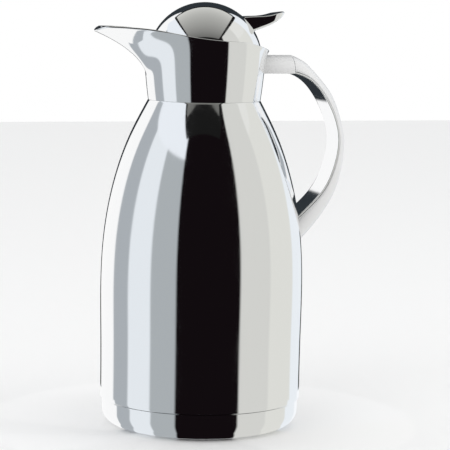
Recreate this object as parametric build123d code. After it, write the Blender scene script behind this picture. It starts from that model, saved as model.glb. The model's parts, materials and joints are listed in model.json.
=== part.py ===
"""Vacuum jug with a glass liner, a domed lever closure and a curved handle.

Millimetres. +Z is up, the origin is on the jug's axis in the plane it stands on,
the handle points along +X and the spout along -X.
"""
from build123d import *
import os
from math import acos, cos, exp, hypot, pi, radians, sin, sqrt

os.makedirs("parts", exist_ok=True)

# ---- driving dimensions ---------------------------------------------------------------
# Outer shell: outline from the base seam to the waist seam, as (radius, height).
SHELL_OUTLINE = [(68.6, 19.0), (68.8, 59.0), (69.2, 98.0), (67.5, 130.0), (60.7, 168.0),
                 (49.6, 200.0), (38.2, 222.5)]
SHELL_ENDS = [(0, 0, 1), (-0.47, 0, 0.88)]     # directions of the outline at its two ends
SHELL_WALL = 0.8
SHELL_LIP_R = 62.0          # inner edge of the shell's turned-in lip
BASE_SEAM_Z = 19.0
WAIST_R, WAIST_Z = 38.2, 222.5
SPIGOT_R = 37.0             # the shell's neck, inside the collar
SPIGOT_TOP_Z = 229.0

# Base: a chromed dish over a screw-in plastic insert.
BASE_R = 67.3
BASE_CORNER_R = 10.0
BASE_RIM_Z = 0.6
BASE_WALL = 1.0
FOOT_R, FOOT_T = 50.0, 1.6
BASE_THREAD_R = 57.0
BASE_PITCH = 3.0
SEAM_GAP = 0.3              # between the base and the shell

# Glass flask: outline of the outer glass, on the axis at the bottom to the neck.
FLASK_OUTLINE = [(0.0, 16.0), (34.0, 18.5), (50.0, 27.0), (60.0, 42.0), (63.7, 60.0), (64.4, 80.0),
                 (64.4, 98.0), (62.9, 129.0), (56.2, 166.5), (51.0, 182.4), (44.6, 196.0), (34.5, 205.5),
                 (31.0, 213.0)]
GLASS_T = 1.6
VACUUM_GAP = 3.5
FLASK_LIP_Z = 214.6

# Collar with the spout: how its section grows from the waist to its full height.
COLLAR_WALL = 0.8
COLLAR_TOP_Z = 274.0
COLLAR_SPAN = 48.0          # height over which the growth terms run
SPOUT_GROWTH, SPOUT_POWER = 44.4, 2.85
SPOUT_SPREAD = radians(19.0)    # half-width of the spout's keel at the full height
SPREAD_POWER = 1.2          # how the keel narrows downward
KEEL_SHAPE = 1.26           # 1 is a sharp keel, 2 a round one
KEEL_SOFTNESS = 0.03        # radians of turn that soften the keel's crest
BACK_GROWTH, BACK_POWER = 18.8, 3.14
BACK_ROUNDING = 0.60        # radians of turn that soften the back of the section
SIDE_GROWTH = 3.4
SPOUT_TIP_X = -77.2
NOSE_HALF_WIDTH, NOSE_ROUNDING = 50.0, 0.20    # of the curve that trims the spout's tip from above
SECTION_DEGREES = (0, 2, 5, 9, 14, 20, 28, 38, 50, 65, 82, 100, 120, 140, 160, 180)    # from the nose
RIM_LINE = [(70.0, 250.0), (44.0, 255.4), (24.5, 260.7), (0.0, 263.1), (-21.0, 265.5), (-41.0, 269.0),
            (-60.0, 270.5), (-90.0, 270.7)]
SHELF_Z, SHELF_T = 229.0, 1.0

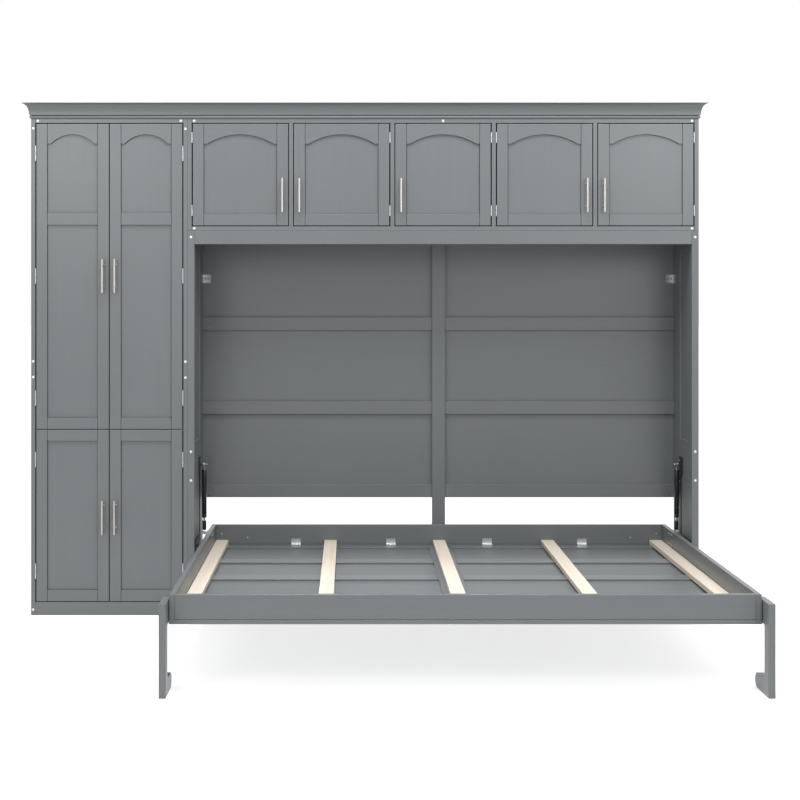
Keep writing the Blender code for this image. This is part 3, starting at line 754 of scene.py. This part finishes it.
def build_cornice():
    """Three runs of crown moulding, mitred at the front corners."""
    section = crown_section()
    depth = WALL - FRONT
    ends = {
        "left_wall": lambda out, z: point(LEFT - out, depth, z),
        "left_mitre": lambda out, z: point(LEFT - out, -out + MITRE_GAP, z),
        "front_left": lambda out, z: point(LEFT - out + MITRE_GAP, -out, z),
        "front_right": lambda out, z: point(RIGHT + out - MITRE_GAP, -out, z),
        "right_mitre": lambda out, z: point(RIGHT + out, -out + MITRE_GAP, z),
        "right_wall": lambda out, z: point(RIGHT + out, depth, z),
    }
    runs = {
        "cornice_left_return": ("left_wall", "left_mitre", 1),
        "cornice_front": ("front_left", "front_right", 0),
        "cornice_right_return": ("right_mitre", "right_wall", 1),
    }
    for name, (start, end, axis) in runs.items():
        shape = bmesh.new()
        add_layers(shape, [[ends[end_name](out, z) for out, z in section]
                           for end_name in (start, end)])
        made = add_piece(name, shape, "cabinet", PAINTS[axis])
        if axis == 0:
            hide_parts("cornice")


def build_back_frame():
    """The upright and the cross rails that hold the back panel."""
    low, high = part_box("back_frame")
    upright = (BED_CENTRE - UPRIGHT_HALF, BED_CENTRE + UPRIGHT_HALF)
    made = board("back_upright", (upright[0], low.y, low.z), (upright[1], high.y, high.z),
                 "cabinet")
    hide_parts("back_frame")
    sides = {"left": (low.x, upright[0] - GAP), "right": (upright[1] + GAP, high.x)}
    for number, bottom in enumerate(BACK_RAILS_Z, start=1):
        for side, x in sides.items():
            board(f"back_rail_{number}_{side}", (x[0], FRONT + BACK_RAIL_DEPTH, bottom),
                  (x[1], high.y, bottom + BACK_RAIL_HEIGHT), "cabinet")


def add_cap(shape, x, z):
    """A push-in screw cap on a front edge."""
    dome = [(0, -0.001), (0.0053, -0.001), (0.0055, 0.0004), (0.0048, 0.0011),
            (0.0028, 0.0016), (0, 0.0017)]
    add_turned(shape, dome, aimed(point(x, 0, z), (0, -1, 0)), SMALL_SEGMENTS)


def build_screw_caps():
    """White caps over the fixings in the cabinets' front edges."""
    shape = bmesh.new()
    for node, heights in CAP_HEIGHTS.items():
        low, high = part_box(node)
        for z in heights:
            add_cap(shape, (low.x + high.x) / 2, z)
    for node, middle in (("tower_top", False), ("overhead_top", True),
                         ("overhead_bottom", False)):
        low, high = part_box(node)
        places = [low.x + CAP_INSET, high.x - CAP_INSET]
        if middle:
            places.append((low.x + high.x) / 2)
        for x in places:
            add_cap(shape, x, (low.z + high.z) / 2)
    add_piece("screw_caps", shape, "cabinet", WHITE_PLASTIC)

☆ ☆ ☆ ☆

Return the whole listing exactly.

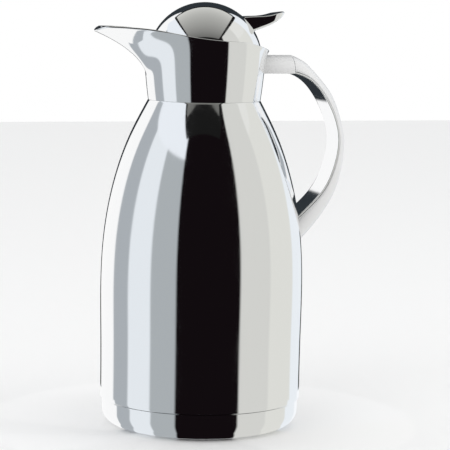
Recreate this object as parametric build123d code. After it, write the Blender scene script behind this picture. It starts from that model, saved as model.glb. The model's parts, materials and joints are listed in model.json.
=== part.py ===
"""Vacuum jug with a glass liner, a domed lever closure and a curved handle.

Millimetres. +Z is up, the origin is on the jug's axis in the plane it stands on,
the handle points along +X and the spout along -X.
"""
from build123d import *
import os
from math import acos, cos, exp, hypot, pi, radians, sin, sqrt

os.makedirs("parts", exist_ok=True)

# ---- driving dimensions ---------------------------------------------------------------
# Outer shell: outline from the base seam to the waist seam, as (radius, height).
SHELL_OUTLINE = [(68.6, 19.0), (68.8, 59.0), (69.2, 98.0), (67.5, 130.0), (60.7, 168.0),
                 (49.6, 200.0), (38.2, 222.5)]
SHELL_ENDS = [(0, 0, 1), (-0.47, 0, 0.88)]     # directions of the outline at its two ends
SHELL_WALL = 0.8
SHELL_LIP_R = 62.0          # inner edge of the shell's turned-in lip
BASE_SEAM_Z = 19.0
WAIST_R, WAIST_Z = 38.2, 222.5
SPIGOT_R = 37.0             # the shell's neck, inside the collar
SPIGOT_TOP_Z = 229.0

# Base: a chromed dish over a screw-in plastic insert.
BASE_R = 67.3
BASE_CORNER_R = 10.0
BASE_RIM_Z = 0.6
BASE_WALL = 1.0
FOOT_R, FOOT_T = 50.0, 1.6
BASE_THREAD_R = 57.0
BASE_PITCH = 3.0
SEAM_GAP = 0.3              # between the base and the shell

# Glass flask: outline of the outer glass, on the axis at the bottom to the neck.
FLASK_OUTLINE = [(0.0, 16.0), (34.0, 18.5), (50.0, 27.0), (60.0, 42.0), (63.7, 60.0), (64.4, 80.0),
                 (64.4, 98.0), (62.9, 129.0), (56.2, 166.5), (51.0, 182.4), (44.6, 196.0), (34.5, 205.5),
                 (31.0, 213.0)]
GLASS_T = 1.6
VACUUM_GAP = 3.5
FLASK_LIP_Z = 214.6

# Collar with the spout: how its section grows from the waist to its full height.
COLLAR_WALL = 0.8
COLLAR_TOP_Z = 274.0
COLLAR_SPAN = 48.0          # height over which the growth terms run
SPOUT_GROWTH, SPOUT_POWER = 44.4, 2.85
SPOUT_SPREAD = radians(19.0)    # half-width of the spout's keel at the full height
SPREAD_POWER = 1.2          # how the keel narrows downward
KEEL_SHAPE = 1.26           # 1 is a sharp keel, 2 a round one
KEEL_SOFTNESS = 0.03        # radians of turn that soften the keel's crest
BACK_GROWTH, BACK_POWER = 18.8, 3.14
BACK_ROUNDING = 0.60        # radians of turn that soften the back of the section
SIDE_GROWTH = 3.4
SPOUT_TIP_X = -77.2
NOSE_HALF_WIDTH, NOSE_ROUNDING = 50.0, 0.20    # of the curve that trims the spout's tip from above
SECTION_DEGREES = (0, 2, 5, 9, 14, 20, 28, 38, 50, 65, 82, 100, 120, 140, 160, 180)    # from the nose
RIM_LINE = [(70.0, 250.0), (44.0, 255.4), (24.5, 260.7), (0.0, 263.1), (-21.0, 265.5), (-41.0, 269.0),
            (-60.0, 270.5), (-90.0, 270.7)]
SHELF_Z, SHELF_T = 229.0, 1.0

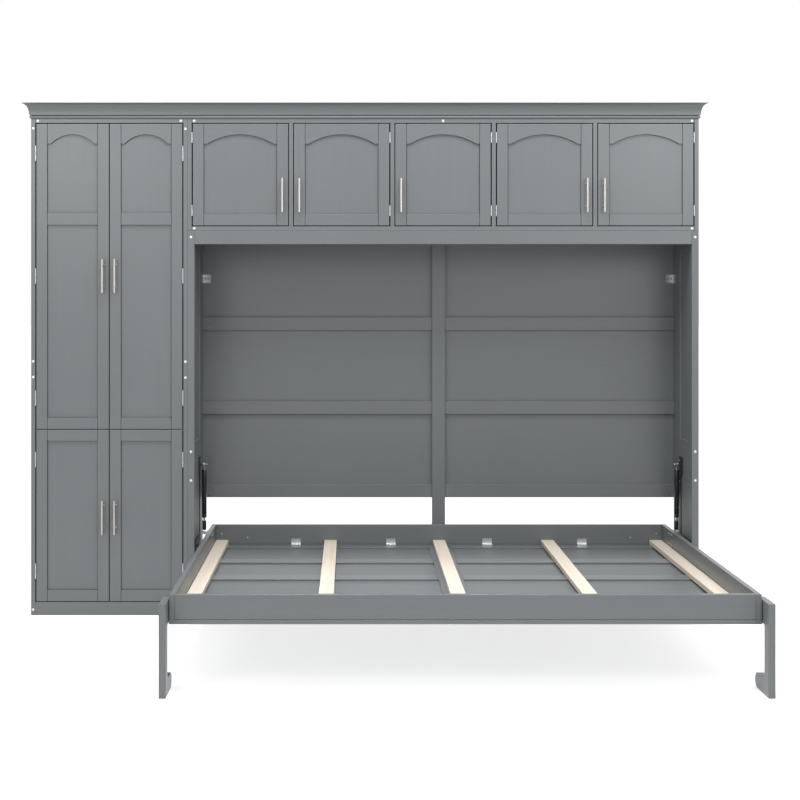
Keep writing the Blender code for this image. This is part 3, starting at line 754 of scene.py. This part finishes it.
def build_cornice():
    """Three runs of crown moulding, mitred at the front corners."""
    section = crown_section()
    depth = WALL - FRONT
    ends = {
        "left_wall": lambda out, z: point(LEFT - out, depth, z),
        "left_mitre": lambda out, z: point(LEFT - out, -out + MITRE_GAP, z),
        "front_left": lambda out, z: point(LEFT - out + MITRE_GAP, -out, z),
        "front_right": lambda out, z: point(RIGHT + out - MITRE_GAP, -out, z),
        "right_mitre": lambda out, z: point(RIGHT + out, -out + MITRE_GAP, z),
        "right_wall": lambda out, z: point(RIGHT + out, depth, z),
    }
    runs = {
        "cornice_left_return": ("left_wall", "left_mitre", 1),
        "cornice_front": ("front_left", "front_right", 0),
        "cornice_right_return": ("right_mitre", "right_wall", 1),
    }
    for name, (start, end, axis) in runs.items():
        shape = bmesh.new()
        add_layers(shape, [[ends[end_name](out, z) for out, z in section]
                           for end_name in (start, end)])
        made = add_piece(name, shape, "cabinet", PAINTS[axis])
        if axis == 0:
            hide_parts("cornice")


def build_back_frame():
    """The upright and the cross rails that hold the back panel."""
    low, high = part_box("back_frame")
    upright = (BED_CENTRE - UPRIGHT_HALF, BED_CENTRE + UPRIGHT_HALF)
    made = board("back_upright", (upright[0], low.y, low.z), (upright[1], high.y, high.z),
                 "cabinet")
    hide_parts("back_frame")
    sides = {"left": (low.x, upright[0] - GAP), "right": (upright[1] + GAP, high.x)}
    for number, bottom in enumerate(BACK_RAILS_Z, start=1):
        for side, x in sides.items():
            board(f"back_rail_{number}_{side}", (x[0], FRONT + BACK_RAIL_DEPTH, bottom),
                  (x[1], high.y, bottom + BACK_RAIL_HEIGHT), "cabinet")


def add_cap(shape, x, z):
    """A push-in screw cap on a front edge."""
    dome = [(0, -0.001), (0.0053, -0.001), (0.0055, 0.0004), (0.0048, 0.0011),
            (0.0028, 0.0016), (0, 0.0017)]
    add_turned(shape, dome, aimed(point(x, 0, z), (0, -1, 0)), SMALL_SEGMENTS)


def build_screw_caps():
    """White caps over the fixings in the cabinets' front edges."""
    shape = bmesh.new()
    for node, heights in CAP_HEIGHTS.items():
        low, high = part_box(node)
        for z in heights:
            add_cap(shape, (low.x + high.x) / 2, z)
    for node, middle in (("tower_top", False), ("overhead_top", True),
                         ("overhead_bottom", False)):
        low, high = part_box(node)
        places = [low.x + CAP_INSET, high.x - CAP_INSET]
        if middle:
            places.append((low.x + high.x) / 2)
        for x in places:
            add_cap(shape, x, (low.z + high.z) / 2)
    add_piece("screw_caps", shape, "cabinet", WHITE_PLASTIC)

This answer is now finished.